Quote the full listing word for word.

▶

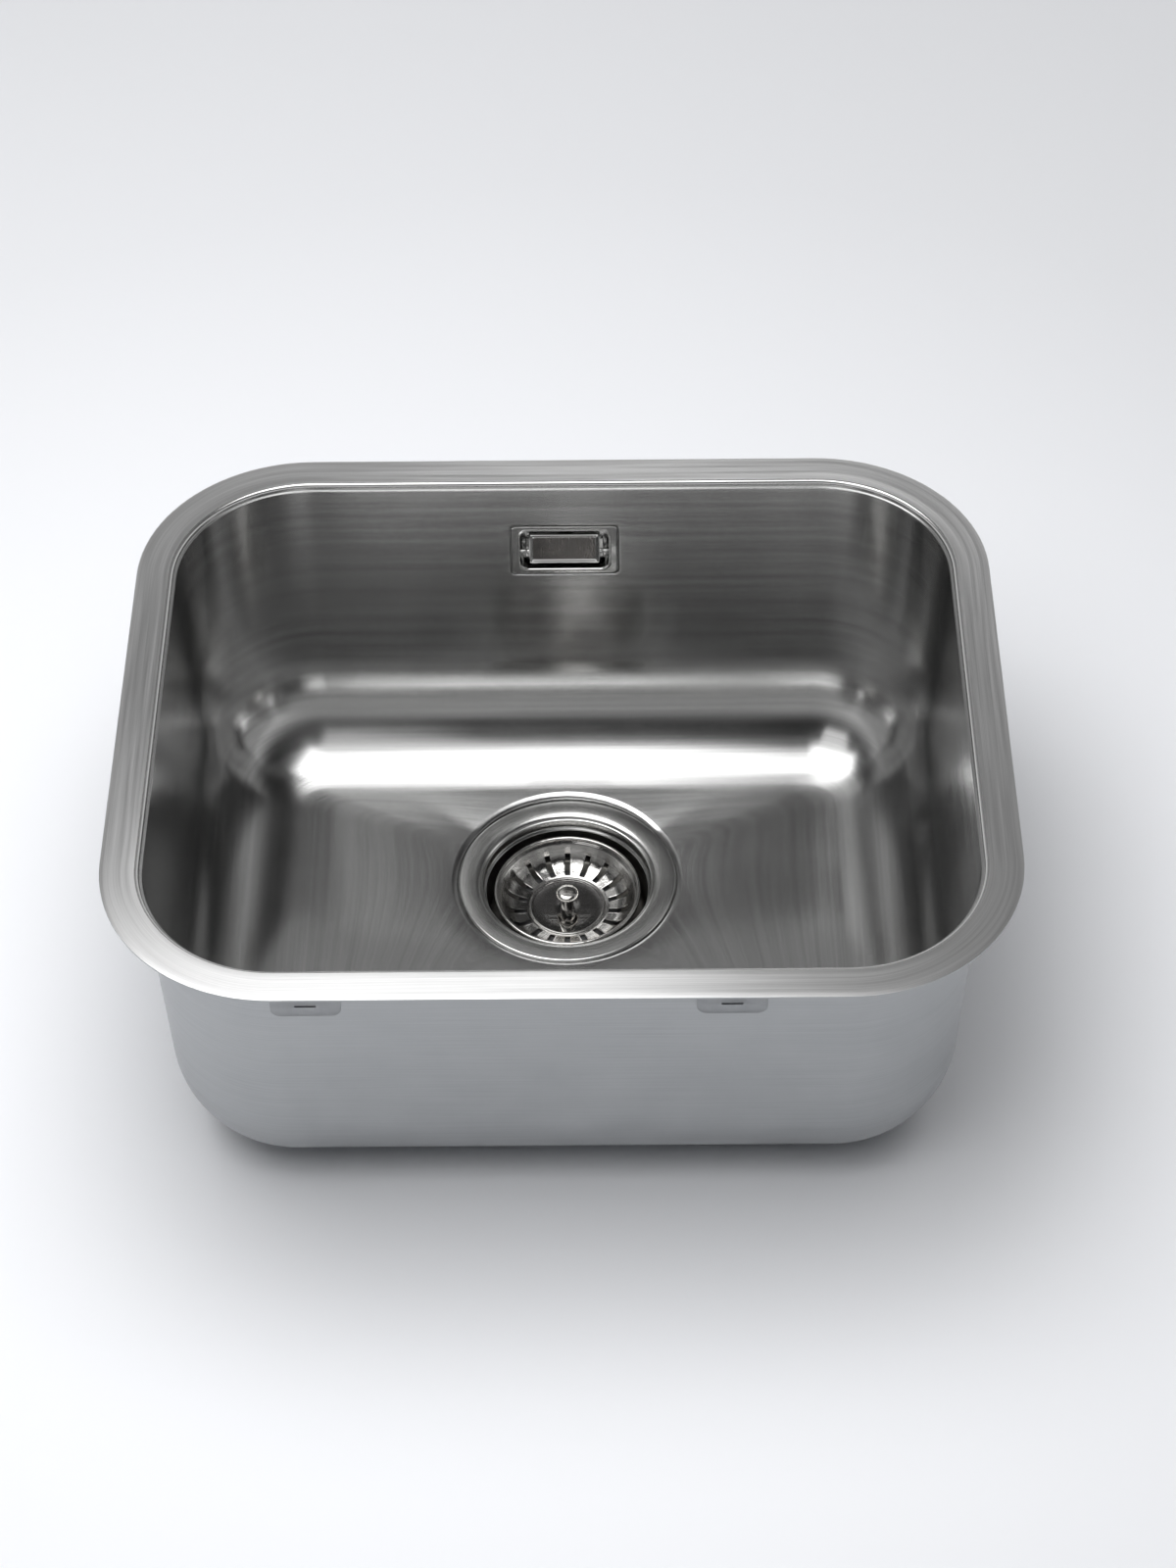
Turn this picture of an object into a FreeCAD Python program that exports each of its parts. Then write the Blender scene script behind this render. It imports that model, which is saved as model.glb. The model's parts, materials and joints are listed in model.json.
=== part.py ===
import FreeCAD, Part
import math
import os
import re

import Sketcher
from FreeCAD import Placement, Rotation, Vector

# Undermount kitchen sink with basket strainer waste and overflow.
# Frame: origin at the centre of the rim's top face, X right, Y to the overflow wall, Z up.
# Sizes are in millimetres and in degrees. Depths are counted down from the face they name.

SIZES = {
    # pressed bowl
    "opening_width": 400.0,
    "opening_length": 335.2,
    "opening_corner": 67.5,
    "rim_width": 18.7,
    "sheet": 1.0,
    "rim_edge_radius": 2.2,
    "collar_depth": 3.4,
    "collar_ledge": 1.0,
    "draft": 2.2,
    "press_depth": 177.0,
    "bottom_radius": 57.7,
    "floor_fall": 1.9,
    "fall_start": 0.25,
    # drain recess
    "drain_y": 48.7,
    "recess_top_radius": 60.6,
    "recess_floor_radius": 59.0,
    "recess_depth": 2.4,
    "waste_hole_radius": 47.0,
    "flange_sink": 0.6,
    # rim brackets
    "bracket_width": 33.0,
    "bracket_top": 5.5,
    "bracket_bottom": 33.7,
    "bracket_sheet": 1.2,
    "bracket_corner": 5.0,
    "bracket_slot_width": 10.2,
    "bracket_slot_height": 1.2,
    "bracket_slot_depth": 26.5,
    "bracket_near": 79.5,
    "bracket_far": 119.5,
    # sound pads under the floor
    "pad_inner": 68.0,
    "pad_width": 62.0,
    "pad_length": 176.0,
    "pad_corner": 8.0,
    "pad_thickness": 2.0,
    # strainer cup, depths below the flange's top
    "flange_radius": 58.45,
    "flange_thickness": 1.3,
    "flange_edge": 0.7,
    "flange_dish": 0.3,
    "flange_inner": 47.3,
    "throat_radius": 45.1,
    "throat_round": 2.4,
    "throat_depth": 7.6,
    "cup_radius": 43.6,
    "cup_depth": 31.8,
    "cup_corner": 3.0,
    "cup_hole_radius": 6.0,
    "cup_hole_circle": 18.0,
    "cup_holes": 6.0,
    # seals between flange, floor and waste body
    "seal_inner": 48.0,
    "seal_outer": 57.0,
    "gasket_thickness": 2.0,
    # basket, depths below the flange's top
    "basket_sheet": 0.8,
    "basket_bead": 1.25,
    "basket_bead_circle": 38.6,
    "basket_bead_depth": 9.8,
    "basket_shoulder": 36.4,
    "basket_shoulder_depth": 11.6,
    "basket_knee": 32.8,
    "basket_knee_depth": 17.2,
    "basket_toe": 29.6,
    "basket_toe_depth": 20.2,
    "basket_floor_edge": 23.0,
    "basket_floor_depth": 22.0,
    "disc_ring_circle": 21.0,
    "disc_ring_half": 0.9,
    "disc_ring_rise": 0.5,
    "disc_depth": 22.4,
    "slot_inner": 23.6,
    "slot_outer": 33.4,
    "slot_width": 2.0,
    "slot_count": 18.0,
    # knob and what hangs under the basket
    "knob_height": 12.4,
    "knob_head_radius": 5.85,
    "knob_head_height": 3.0,
    "knob_shaft_radius": 3.3,
    "knob_foot_radius": 4.6,
    "knob_foot_height": 0.8,
    "stud_radius": 2.5,
    "stopper_radius": 29.5,
    "stopper_thickness": 2.0,
    "stopper_lip": 2.6,
    "stopper_gap": 0.1,
    "seal_plate_radius": 16.0,
    "seal_plate_thickness": 0.8,
    "guide_nut_radius": 5.2,
    "guide_nut_height": 3.0,
    "guide_pin_radius": 2.45,
    "guide_pin_depth": 38.0,
    "guide_ring_depth": 34.5,
    "guide_ring_radius": 0.7,
    # fixing screw and its insert
    "screw_head_radius": 8.0,
    "screw_head_height": 1.8,
    "screw_radius": 4.0,
    "screw_end": 49.0,
    "screw_bore_clearance": 0.1,
    "screw_bore_end": 40.5,
    "insert_radius": 6.5,
    "insert_top": 41.0,
    "insert_end": 50.0,
    # waste body
    "body_collar_radius": 57.5,
    "body_collar_height": 3.6,
    "body_radius": 52.0,
    "body_wall": 3.0,
    "boss_radius": 10.0,
    "outlet_radius": 23.9,
    "outlet_neck_radius": 23.2,
    "outlet_neck_end": 60.0,
    "outlet_bore": 20.0,
    "outlet_depth": 29.0,
    "outlet_reach": 90.0,
    "inlet_depth": 24.8,
    "inlet_reach": 66.0,
    # overflow, in the plane of the rear wall
    "overflow_depth": 45.0,
    "overflow_recess_width": 59.0,
    "overflow_recess_height": 35.0,
    "overflow_recess_slope": 2.0,
    "overflow_recess_depth": 2.0,
    "overflow_hole_width": 50.0,
    "overflow_hole_height": 29.0,
    "frame_width": 54.5,
    "frame_height": 30.4,
    "frame_corner": 1.5,
    "frame_plate": 2.0,
    "well_width": 47.0,
    "well_height": 26.0,
    "well_corner": 5.0,
    "well_depth": 9.0,
    "well_wall": 1.0,
    "well_slot_width": 34.0,
    "well_slot_height": 4.4,
    "well_slot_height_at": 9.4,
    "lug_length": 3.0,
    "lug_half": 2.2,
    "pivot_drop": 2.8,
    "pivot_in": 2.9,
    "pivot_radius": 1.2,
    "pivot_collar_radius": 1.8,
    "pivot_clearance": 0.1,
    "plate_width": 35.0,
    "plate_height": 17.0,
    "plate_front": 0.9,
    "plate_thickness": 2.6,
    "plate_bevel": 1.3,
    "overflow_screw_radius": 2.0,
    "overflow_screw_head": 4.0,
    "overflow_screw_head_height": 2.0,
    "overflow_screw_end": 21.0,
    "overflow_gasket_width": 55.6,
    "overflow_gasket_height": 31.6,
    "overflow_gasket_thickness": 1.5,
    "housing_flange_width": 62.0,
    "housing_flange_height": 38.0,
    "housing_flange_thickness": 3.0,
    "housing_width": 54.0,
    "housing_height": 33.0,
    "housing_back": 30.0,
    "housing_wall": 2.0,
    "housing_boss_radius": 6.0,
    "overflow_nut_radius": 4.0,
    "overflow_nut_from": 15.0,
    "overflow_nut_to": 20.0,
    # overflow pipe and its two nuts
    "pipe_in": 17.5,
    "pipe_radius": 10.0,
    "pipe_wall": 1.5,
    "pipe_bend": 30.0,
    "pipe_insert": 12.0,
    "socket_radius": 12.0,
    "socket_bottom": 36.0,
    "pipe_nut_radius": 14.5,
    "pipe_nut_grip": 9.0,
    "pipe_seal_radius": 12.6,
    "pipe_seal_height": 3.0,
    "pipe_nut_lip": 2.0,
    "pipe_nut_ribs": 12.0,
}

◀

### Answer in full
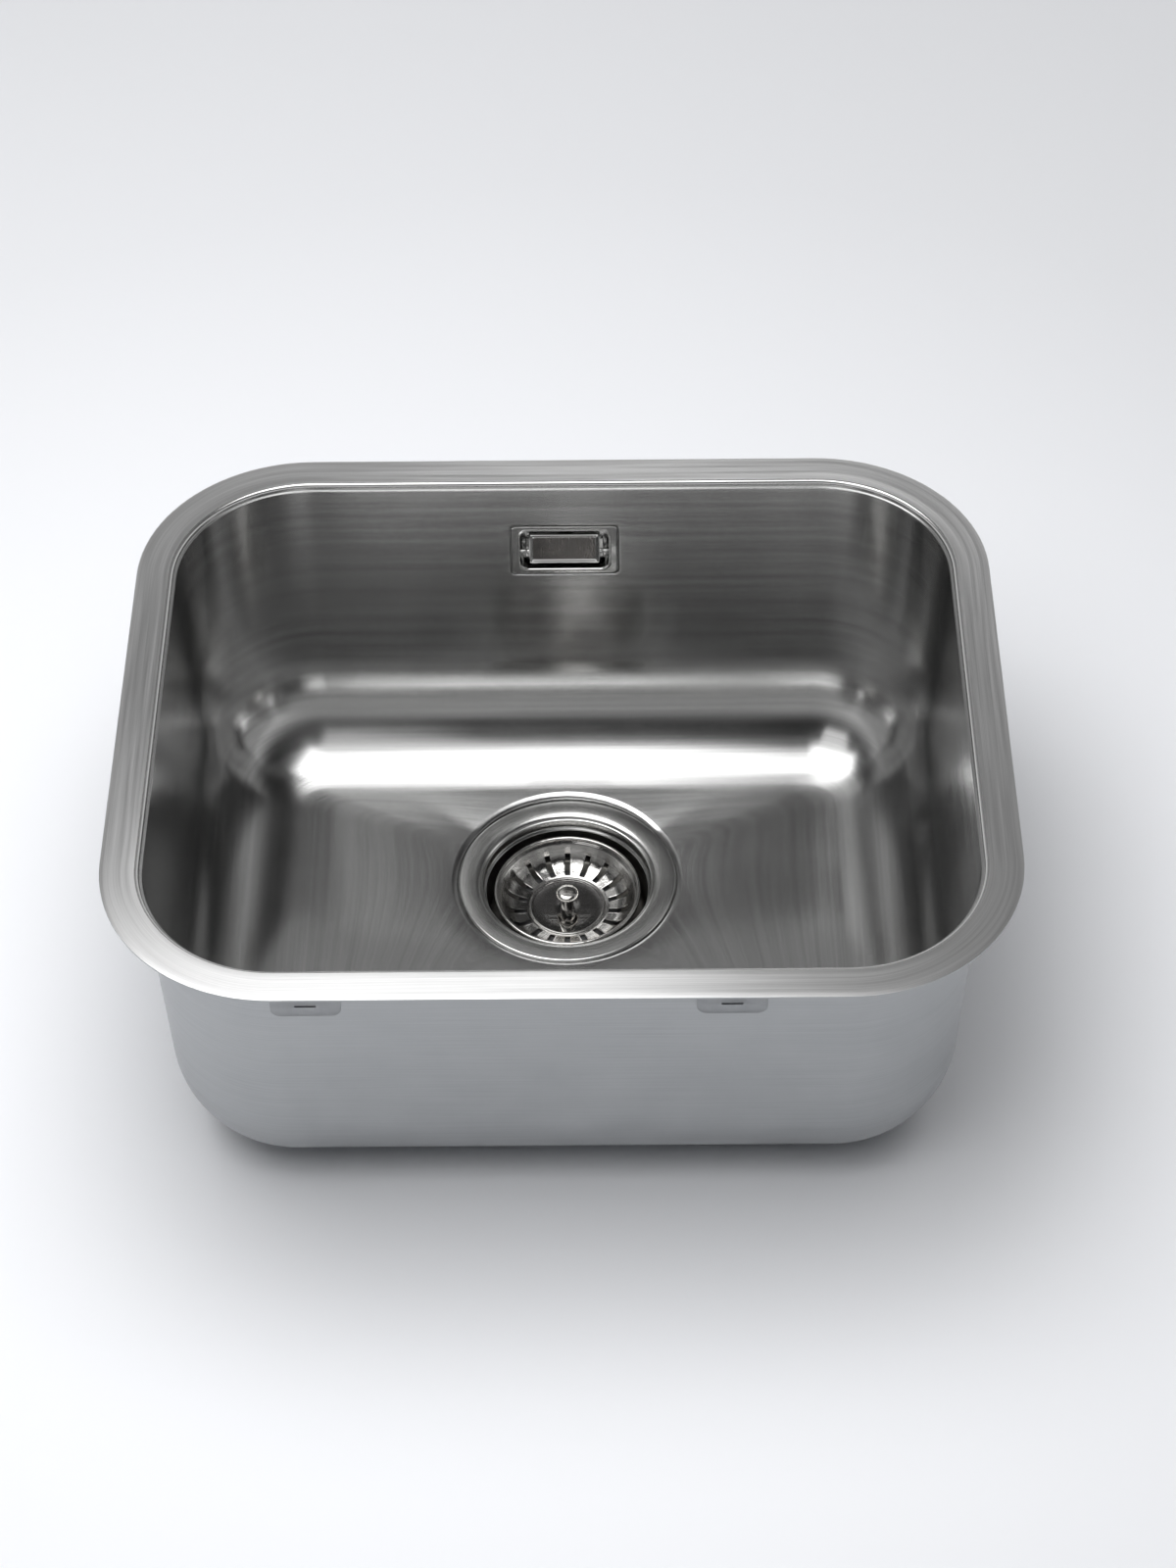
Turn this picture of an object into a FreeCAD Python program that exports each of its parts. Then write the Blender scene script behind this render. It imports that model, which is saved as model.glb. The model's parts, materials and joints are listed in model.json.
=== part.py ===
import FreeCAD, Part
import math
import os
import re

import Sketcher
from FreeCAD import Placement, Rotation, Vector

# Undermount kitchen sink with basket strainer waste and overflow.
# Frame: origin at the centre of the rim's top face, X right, Y to the overflow wall, Z up.
# Sizes are in millimetres and in degrees. Depths are counted down from the face they name.

SIZES = {
    # pressed bowl
    "opening_width": 400.0,
    "opening_length": 335.2,
    "opening_corner": 67.5,
    "rim_width": 18.7,
    "sheet": 1.0,
    "rim_edge_radius": 2.2,
    "collar_depth": 3.4,
    "collar_ledge": 1.0,
    "draft": 2.2,
    "press_depth": 177.0,
    "bottom_radius": 57.7,
    "floor_fall": 1.9,
    "fall_start": 0.25,
    # drain recess
    "drain_y": 48.7,
    "recess_top_radius": 60.6,
    "recess_floor_radius": 59.0,
    "recess_depth": 2.4,
    "waste_hole_radius": 47.0,
    "flange_sink": 0.6,
    # rim brackets
    "bracket_width": 33.0,
    "bracket_top": 5.5,
    "bracket_bottom": 33.7,
    "bracket_sheet": 1.2,
    "bracket_corner": 5.0,
    "bracket_slot_width": 10.2,
    "bracket_slot_height": 1.2,
    "bracket_slot_depth": 26.5,
    "bracket_near": 79.5,
    "bracket_far": 119.5,
    # sound pads under the floor
    "pad_inner": 68.0,
    "pad_width": 62.0,
    "pad_length": 176.0,
    "pad_corner": 8.0,
    "pad_thickness": 2.0,
    # strainer cup, depths below the flange's top
    "flange_radius": 58.45,
    "flange_thickness": 1.3,
    "flange_edge": 0.7,
    "flange_dish": 0.3,
    "flange_inner": 47.3,
    "throat_radius": 45.1,
    "throat_round": 2.4,
    "throat_depth": 7.6,
    "cup_radius": 43.6,
    "cup_depth": 31.8,
    "cup_corner": 3.0,
    "cup_hole_radius": 6.0,
    "cup_hole_circle": 18.0,
    "cup_holes": 6.0,
    # seals between flange, floor and waste body
    "seal_inner": 48.0,
    "seal_outer": 57.0,
    "gasket_thickness": 2.0,
    # basket, depths below the flange's top
    "basket_sheet": 0.8,
    "basket_bead": 1.25,
    "basket_bead_circle": 38.6,
    "basket_bead_depth": 9.8,
    "basket_shoulder": 36.4,
    "basket_shoulder_depth": 11.6,
    "basket_knee": 32.8,
    "basket_knee_depth": 17.2,
    "basket_toe": 29.6,
    "basket_toe_depth": 20.2,
    "basket_floor_edge": 23.0,
    "basket_floor_depth": 22.0,
    "disc_ring_circle": 21.0,
    "disc_ring_half": 0.9,
    "disc_ring_rise": 0.5,
    "disc_depth": 22.4,
    "slot_inner": 23.6,
    "slot_outer": 33.4,
    "slot_width": 2.0,
    "slot_count": 18.0,
    # knob and what hangs under the basket
    "knob_height": 12.4,
    "knob_head_radius": 5.85,
    "knob_head_height": 3.0,
    "knob_shaft_radius": 3.3,
    "knob_foot_radius": 4.6,
    "knob_foot_height": 0.8,
    "stud_radius": 2.5,
    "stopper_radius": 29.5,
    "stopper_thickness": 2.0,
    "stopper_lip": 2.6,
    "stopper_gap": 0.1,
    "seal_plate_radius": 16.0,
    "seal_plate_thickness": 0.8,
    "guide_nut_radius": 5.2,
    "guide_nut_height": 3.0,
    "guide_pin_radius": 2.45,
    "guide_pin_depth": 38.0,
    "guide_ring_depth": 34.5,
    "guide_ring_radius": 0.7,
    # fixing screw and its insert
    "screw_head_radius": 8.0,
    "screw_head_height": 1.8,
    "screw_radius": 4.0,
    "screw_end": 49.0,
    "screw_bore_clearance": 0.1,
    "screw_bore_end": 40.5,
    "insert_radius": 6.5,
    "insert_top": 41.0,
    "insert_end": 50.0,
    # waste body
    "body_collar_radius": 57.5,
    "body_collar_height": 3.6,
    "body_radius": 52.0,
    "body_wall": 3.0,
    "boss_radius": 10.0,
    "outlet_radius": 23.9,
    "outlet_neck_radius": 23.2,
    "outlet_neck_end": 60.0,
    "outlet_bore": 20.0,
    "outlet_depth": 29.0,
    "outlet_reach": 90.0,
    "inlet_depth": 24.8,
    "inlet_reach": 66.0,
    # overflow, in the plane of the rear wall
    "overflow_depth": 45.0,
    "overflow_recess_width": 59.0,
    "overflow_recess_height": 35.0,
    "overflow_recess_slope": 2.0,
    "overflow_recess_depth": 2.0,
    "overflow_hole_width": 50.0,
    "overflow_hole_height": 29.0,
    "frame_width": 54.5,
    "frame_height": 30.4,
    "frame_corner": 1.5,
    "frame_plate": 2.0,
    "well_width": 47.0,
    "well_height": 26.0,
    "well_corner": 5.0,
    "well_depth": 9.0,
    "well_wall": 1.0,
    "well_slot_width": 34.0,
    "well_slot_height": 4.4,
    "well_slot_height_at": 9.4,
    "lug_length": 3.0,
    "lug_half": 2.2,
    "pivot_drop": 2.8,
    "pivot_in": 2.9,
    "pivot_radius": 1.2,
    "pivot_collar_radius": 1.8,
    "pivot_clearance": 0.1,
    "plate_width": 35.0,
    "plate_height": 17.0,
    "plate_front": 0.9,
    "plate_thickness": 2.6,
    "plate_bevel": 1.3,
    "overflow_screw_radius": 2.0,
    "overflow_screw_head": 4.0,
    "overflow_screw_head_height": 2.0,
    "overflow_screw_end": 21.0,
    "overflow_gasket_width": 55.6,
    "overflow_gasket_height": 31.6,
    "overflow_gasket_thickness": 1.5,
    "housing_flange_width": 62.0,
    "housing_flange_height": 38.0,
    "housing_flange_thickness": 3.0,
    "housing_width": 54.0,
    "housing_height": 33.0,
    "housing_back": 30.0,
    "housing_wall": 2.0,
    "housing_boss_radius": 6.0,
    "overflow_nut_radius": 4.0,
    "overflow_nut_from": 15.0,
    "overflow_nut_to": 20.0,
    # overflow pipe and its two nuts
    "pipe_in": 17.5,
    "pipe_radius": 10.0,
    "pipe_wall": 1.5,
    "pipe_bend": 30.0,
    "pipe_insert": 12.0,
    "socket_radius": 12.0,
    "socket_bottom": 36.0,
    "pipe_nut_radius": 14.5,
    "pipe_nut_grip": 9.0,
    "pipe_seal_radius": 12.6,
    "pipe_seal_height": 3.0,
    "pipe_nut_lip": 2.0,
    "pipe_nut_ribs": 12.0,
}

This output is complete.